JR焼津駅南口と浜通りを結ぶ焼津駅前通り商店街。魚屋や肉屋、お弁当屋さんといった昔ながらの気さくで温かみのある店がずらりと並んでいます。さらに昨年、周辺に子育て施設「ターントクルこども館」がオープンしたのを機に、空き店舗を活用した出店希望が増え、子育て世代や若者が集まってきています。
そんな中、商店街の空き店舗を活用し、新たなコミュニティづくりを進める場所にしようと誕生したのが私設図書館「みんなの図書館さんかく」です。

「まちが育て、まちを育てる」をコンセプトに、完全民間主導の図書館「みんなの図書館さんかく」。約30平方メートルの室内には木目調で温かみのある壁一面、ところ狭しと並ぶ約3000冊の本。「みんなの図書館さんかく」では、55棚ある本棚それぞれに市民のみなさんが一箱本棚のオーナーを担い、無料で本を貸し出しています。人気小説の棚、母や家族にまつわる本の棚、世界各国の旅の棚など本のジャンルも様々です。

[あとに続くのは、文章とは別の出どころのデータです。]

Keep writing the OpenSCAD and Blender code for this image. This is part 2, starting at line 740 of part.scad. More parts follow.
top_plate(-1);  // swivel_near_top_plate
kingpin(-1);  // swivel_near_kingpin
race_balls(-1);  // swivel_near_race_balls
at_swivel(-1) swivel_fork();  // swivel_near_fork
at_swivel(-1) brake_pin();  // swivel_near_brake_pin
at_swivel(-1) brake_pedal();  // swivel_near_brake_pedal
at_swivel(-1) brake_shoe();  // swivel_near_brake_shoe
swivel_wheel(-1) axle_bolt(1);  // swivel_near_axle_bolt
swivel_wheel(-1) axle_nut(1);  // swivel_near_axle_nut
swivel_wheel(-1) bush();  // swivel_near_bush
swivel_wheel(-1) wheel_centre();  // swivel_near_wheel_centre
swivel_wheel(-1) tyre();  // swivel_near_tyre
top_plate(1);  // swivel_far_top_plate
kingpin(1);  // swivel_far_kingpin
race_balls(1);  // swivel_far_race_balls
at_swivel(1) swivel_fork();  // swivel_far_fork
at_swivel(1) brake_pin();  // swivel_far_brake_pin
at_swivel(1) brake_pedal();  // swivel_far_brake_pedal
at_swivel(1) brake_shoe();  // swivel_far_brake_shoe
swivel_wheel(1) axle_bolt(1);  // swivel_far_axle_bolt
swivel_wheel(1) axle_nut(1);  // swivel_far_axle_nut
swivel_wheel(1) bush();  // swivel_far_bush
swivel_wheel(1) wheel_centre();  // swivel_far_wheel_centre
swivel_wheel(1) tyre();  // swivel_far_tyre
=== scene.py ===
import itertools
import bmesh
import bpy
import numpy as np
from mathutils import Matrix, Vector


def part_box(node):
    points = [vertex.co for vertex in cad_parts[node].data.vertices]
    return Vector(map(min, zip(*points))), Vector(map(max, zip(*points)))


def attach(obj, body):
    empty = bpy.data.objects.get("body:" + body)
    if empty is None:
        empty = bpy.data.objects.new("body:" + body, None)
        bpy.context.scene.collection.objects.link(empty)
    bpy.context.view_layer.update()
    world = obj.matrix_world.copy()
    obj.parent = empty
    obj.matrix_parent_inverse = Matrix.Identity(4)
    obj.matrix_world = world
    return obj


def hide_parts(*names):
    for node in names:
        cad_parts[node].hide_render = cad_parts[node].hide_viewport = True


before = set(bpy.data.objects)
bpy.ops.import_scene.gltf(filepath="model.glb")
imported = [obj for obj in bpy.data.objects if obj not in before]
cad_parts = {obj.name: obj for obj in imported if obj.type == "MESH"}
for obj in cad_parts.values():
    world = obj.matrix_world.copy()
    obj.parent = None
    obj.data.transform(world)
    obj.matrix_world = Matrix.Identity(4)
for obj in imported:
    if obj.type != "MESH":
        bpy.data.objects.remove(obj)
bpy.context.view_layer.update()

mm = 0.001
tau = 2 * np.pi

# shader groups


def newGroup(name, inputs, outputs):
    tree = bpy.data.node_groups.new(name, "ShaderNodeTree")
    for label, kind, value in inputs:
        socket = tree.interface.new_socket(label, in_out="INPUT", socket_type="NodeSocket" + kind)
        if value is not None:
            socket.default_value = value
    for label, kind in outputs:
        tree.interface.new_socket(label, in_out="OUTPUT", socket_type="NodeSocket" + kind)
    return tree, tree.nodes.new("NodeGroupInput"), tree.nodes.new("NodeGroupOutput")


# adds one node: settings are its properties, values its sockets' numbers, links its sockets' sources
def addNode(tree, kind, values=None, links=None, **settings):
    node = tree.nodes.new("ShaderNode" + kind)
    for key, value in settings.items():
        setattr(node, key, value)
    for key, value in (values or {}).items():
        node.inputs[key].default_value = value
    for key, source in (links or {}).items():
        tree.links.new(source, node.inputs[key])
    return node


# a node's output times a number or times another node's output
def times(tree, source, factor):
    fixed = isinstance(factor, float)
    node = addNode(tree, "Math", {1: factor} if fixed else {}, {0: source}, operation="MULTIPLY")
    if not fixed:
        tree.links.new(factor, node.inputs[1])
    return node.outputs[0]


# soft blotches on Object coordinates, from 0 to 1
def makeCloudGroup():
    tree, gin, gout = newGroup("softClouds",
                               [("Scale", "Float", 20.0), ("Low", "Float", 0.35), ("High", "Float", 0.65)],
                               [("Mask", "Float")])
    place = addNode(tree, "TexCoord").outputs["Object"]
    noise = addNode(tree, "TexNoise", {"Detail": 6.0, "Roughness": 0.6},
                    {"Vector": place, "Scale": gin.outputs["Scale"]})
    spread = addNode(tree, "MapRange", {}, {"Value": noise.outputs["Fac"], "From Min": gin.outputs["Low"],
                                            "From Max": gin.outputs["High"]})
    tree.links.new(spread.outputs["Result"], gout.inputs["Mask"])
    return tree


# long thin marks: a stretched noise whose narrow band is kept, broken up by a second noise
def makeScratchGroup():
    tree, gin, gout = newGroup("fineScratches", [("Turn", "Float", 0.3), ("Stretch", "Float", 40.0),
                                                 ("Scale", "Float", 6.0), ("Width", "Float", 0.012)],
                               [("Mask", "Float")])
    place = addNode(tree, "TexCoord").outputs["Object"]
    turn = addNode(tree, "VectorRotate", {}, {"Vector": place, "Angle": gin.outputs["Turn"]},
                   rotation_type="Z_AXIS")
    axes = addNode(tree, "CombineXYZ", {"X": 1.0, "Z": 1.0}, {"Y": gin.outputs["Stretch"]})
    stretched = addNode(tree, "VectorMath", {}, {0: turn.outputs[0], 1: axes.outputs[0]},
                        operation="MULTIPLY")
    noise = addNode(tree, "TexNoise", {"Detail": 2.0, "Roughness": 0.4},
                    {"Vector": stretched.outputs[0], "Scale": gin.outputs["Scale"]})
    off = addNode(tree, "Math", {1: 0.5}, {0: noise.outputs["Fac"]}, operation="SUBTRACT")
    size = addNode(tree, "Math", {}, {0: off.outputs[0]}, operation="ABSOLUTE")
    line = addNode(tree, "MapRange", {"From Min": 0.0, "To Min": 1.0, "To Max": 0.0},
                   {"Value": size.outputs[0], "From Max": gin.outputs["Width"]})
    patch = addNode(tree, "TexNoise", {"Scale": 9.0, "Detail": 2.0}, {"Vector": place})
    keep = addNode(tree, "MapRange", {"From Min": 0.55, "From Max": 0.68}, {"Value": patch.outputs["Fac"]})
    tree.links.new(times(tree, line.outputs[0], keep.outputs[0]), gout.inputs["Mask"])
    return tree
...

「みんなの図書館さんかく」の館長で一般社団法人トリナスの代表理事を務めているのが土肥潤也さんです。学生時代から中高生を対象に若者の居場所づくりや地域活動を行う中で、高校生まちづくりスクールをスタート。そして、土肥さんが大学院時代にドイツへ訪れた際、市民自ら公園や公共施設を運営していた姿を見てひらめいたのが、この図書館でした。「自分たちの場所だ!と当事者意識でまちづくりに関わりたい。日本でないなら、住みたいまちは自分たちで作ろうと思った」と話す土肥さん。早速、空き家探しから始め、手頃な家賃で部屋を借りることができ、2020年3月にみんなの図書館をオープンしました。

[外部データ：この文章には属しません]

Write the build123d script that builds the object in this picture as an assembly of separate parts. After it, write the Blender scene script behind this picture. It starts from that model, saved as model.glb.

一箱本棚オーナーの醍醐味は「自分の好きな本を手に取ってもらえる。同じジャンルの本好き同士が感想を言い合えるので、本を通して新たな交流が深まる場所なのだ」。オーナーは月2000円を払い、本棚を借りています。現在、オーナーは開館当初の30人から55人にまで増加。
土肥さんが考えるコミュニティづくりとは「運営者が疲れすぎないように気持ちを明るくもって、みんなが主役になれる場所にしたい」。さらに、地域の課題解決にも取り組む土肥さんは、「本棚は自己表現の場。ここは好きな本を並べるだけで、感想の手紙をもらえたり、出会いがある。顔は見えなくても、リアルに感じられる会話が生まれる不思議な空間なんです。」と想いを語ってくれました。

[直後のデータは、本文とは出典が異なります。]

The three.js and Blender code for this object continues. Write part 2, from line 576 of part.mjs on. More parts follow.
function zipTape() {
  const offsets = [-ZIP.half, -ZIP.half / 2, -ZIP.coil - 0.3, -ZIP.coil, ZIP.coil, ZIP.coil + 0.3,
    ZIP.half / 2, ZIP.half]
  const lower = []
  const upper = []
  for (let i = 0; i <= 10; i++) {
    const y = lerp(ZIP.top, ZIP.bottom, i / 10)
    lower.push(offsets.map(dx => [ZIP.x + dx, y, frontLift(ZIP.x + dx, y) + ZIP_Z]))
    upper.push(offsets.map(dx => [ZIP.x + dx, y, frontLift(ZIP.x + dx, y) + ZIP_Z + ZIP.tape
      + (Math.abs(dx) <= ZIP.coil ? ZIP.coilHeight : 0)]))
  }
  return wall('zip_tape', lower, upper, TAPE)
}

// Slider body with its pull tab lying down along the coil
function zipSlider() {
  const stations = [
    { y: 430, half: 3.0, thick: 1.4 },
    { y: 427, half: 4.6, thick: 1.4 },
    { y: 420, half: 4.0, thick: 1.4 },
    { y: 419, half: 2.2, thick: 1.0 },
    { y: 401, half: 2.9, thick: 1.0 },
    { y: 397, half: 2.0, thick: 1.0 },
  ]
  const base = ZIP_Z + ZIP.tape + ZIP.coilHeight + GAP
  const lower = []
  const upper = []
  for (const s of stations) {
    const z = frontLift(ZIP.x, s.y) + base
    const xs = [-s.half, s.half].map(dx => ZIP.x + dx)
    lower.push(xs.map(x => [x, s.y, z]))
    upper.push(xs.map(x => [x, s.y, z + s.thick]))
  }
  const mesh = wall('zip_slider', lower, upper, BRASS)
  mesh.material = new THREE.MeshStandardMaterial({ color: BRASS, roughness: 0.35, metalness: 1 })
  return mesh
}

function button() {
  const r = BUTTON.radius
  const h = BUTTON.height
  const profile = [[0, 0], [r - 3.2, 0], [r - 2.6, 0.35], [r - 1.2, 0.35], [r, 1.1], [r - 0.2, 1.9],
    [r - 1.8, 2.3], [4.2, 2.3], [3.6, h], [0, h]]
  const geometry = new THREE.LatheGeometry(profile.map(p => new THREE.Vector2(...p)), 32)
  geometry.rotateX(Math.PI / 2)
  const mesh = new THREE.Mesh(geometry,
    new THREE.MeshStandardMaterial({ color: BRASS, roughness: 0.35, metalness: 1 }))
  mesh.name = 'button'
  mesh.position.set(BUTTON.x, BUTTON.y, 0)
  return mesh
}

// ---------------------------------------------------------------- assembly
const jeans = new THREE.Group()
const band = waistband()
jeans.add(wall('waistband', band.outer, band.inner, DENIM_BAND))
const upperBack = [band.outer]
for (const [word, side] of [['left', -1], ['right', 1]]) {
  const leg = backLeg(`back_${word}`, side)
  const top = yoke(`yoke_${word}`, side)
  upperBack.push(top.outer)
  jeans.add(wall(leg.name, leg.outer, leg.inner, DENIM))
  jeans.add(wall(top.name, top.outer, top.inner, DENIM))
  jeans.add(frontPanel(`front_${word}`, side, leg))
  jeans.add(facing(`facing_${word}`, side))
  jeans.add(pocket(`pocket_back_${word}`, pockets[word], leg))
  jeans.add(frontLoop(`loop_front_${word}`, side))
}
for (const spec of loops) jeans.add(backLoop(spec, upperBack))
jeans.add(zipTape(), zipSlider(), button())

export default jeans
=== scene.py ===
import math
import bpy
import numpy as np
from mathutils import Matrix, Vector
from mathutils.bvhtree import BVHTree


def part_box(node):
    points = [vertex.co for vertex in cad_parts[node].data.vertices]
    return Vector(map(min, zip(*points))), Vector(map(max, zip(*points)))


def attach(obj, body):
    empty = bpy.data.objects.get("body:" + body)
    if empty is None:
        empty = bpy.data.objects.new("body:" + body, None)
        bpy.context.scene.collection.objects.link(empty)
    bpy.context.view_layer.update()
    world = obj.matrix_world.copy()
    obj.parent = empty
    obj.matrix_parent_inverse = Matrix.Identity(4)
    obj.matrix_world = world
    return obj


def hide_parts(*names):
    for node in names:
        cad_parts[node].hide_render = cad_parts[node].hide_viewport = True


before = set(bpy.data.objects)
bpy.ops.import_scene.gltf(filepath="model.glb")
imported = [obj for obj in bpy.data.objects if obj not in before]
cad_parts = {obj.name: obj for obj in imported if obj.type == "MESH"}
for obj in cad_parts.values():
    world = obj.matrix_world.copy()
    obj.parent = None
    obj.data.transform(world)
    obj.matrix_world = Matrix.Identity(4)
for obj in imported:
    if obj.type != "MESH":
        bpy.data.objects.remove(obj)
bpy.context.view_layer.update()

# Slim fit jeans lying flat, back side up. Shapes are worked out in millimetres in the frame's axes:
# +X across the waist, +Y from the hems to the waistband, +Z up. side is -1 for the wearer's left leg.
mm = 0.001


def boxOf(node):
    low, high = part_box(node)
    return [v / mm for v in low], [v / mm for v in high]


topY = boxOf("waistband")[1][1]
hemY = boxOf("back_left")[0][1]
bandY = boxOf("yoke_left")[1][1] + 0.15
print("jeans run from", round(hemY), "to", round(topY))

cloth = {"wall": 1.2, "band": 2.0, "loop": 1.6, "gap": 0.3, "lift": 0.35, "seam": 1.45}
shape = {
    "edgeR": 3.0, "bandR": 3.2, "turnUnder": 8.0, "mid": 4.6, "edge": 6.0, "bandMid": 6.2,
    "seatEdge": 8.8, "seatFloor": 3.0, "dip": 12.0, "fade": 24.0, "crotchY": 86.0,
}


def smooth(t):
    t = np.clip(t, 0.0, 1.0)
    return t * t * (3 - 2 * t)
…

図書館の運営者、本棚のオーナー、そして本を借りる利用者。みんなの参画があって成り立つ。「みんなの図書館さんかく」の由来だそう。現在は月に約300人の方が図書館を訪れ、0歳~80歳まで幅広い世代の方の多世代交流の場となっています。また図書館の一角はチャレンジショップになっていて、コーヒースタンドの出店もあります。コーヒーを飲みながら本棚を眺め、店主との会話も楽しめる、まさに本好きにはたまらない至福の空間が広がっていました。
土肥さんが手掛けた「みんなの図書館さんかく」の一箱本棚オーナー制度は全国各地の自治体からも注目を集め、今では15都府県30ヵ所に広がっています。土肥さんが各地の開設希望者の視察を受け入れるなどし、地域連帯を生み出しています。
「未来が予想できない時代だからこそ、誰かに頼るのではなく様々な専門性を持った人が共に手を携えて、色んな課題に立ち向かっていくことが大切だ」と語る土肥さん。
現在では各地の本棚オーナー1000人くらいのコミュニティもできたので、各地の図書館で
御朱印帳を作成し、その御朱印帳を持ってまちを巡ってもらうことも企画中だそう。「様々な世代の人がいろんなエリアを行き来して、まちと関わり、図書館を通して交流が増える!」と笑顔で話す土肥さんの姿はエネルギーに満ち溢れていました。

そして図書館のすぐ近くに土肥さんが新たにオープンしたのが“コラボレーションサロンten.”です。点と点を繋ぎ、焼津の10年後の未来をつくる場所として誕生したコワーキングスペース。10年後も持続可能なビジネスであり続けるために、企業同士がお互いの資源をシェアし、異質なもの同士を掛け合わせてイノベーションを引き起こす。焼津の10年後の未来をつくるコラボレーションを生み出す場所が”コラボレーションサロンten.“です。土肥さんの現在の仕事場にもなっているこのサロンから、新たなビジネスの交流の場となっていくのでないかと感じました。
自分たちのまちや社会でワクワクした未来をつくっていけるような「参画」の拠点となってほしいという想いから生まれた「みんなの図書館さんかく」。ぜひ、みなさんも商店街の懐かしい雰囲気や木の温もりを感じる「まちの小さな図書館」で、一緒に“参画”してみませんか?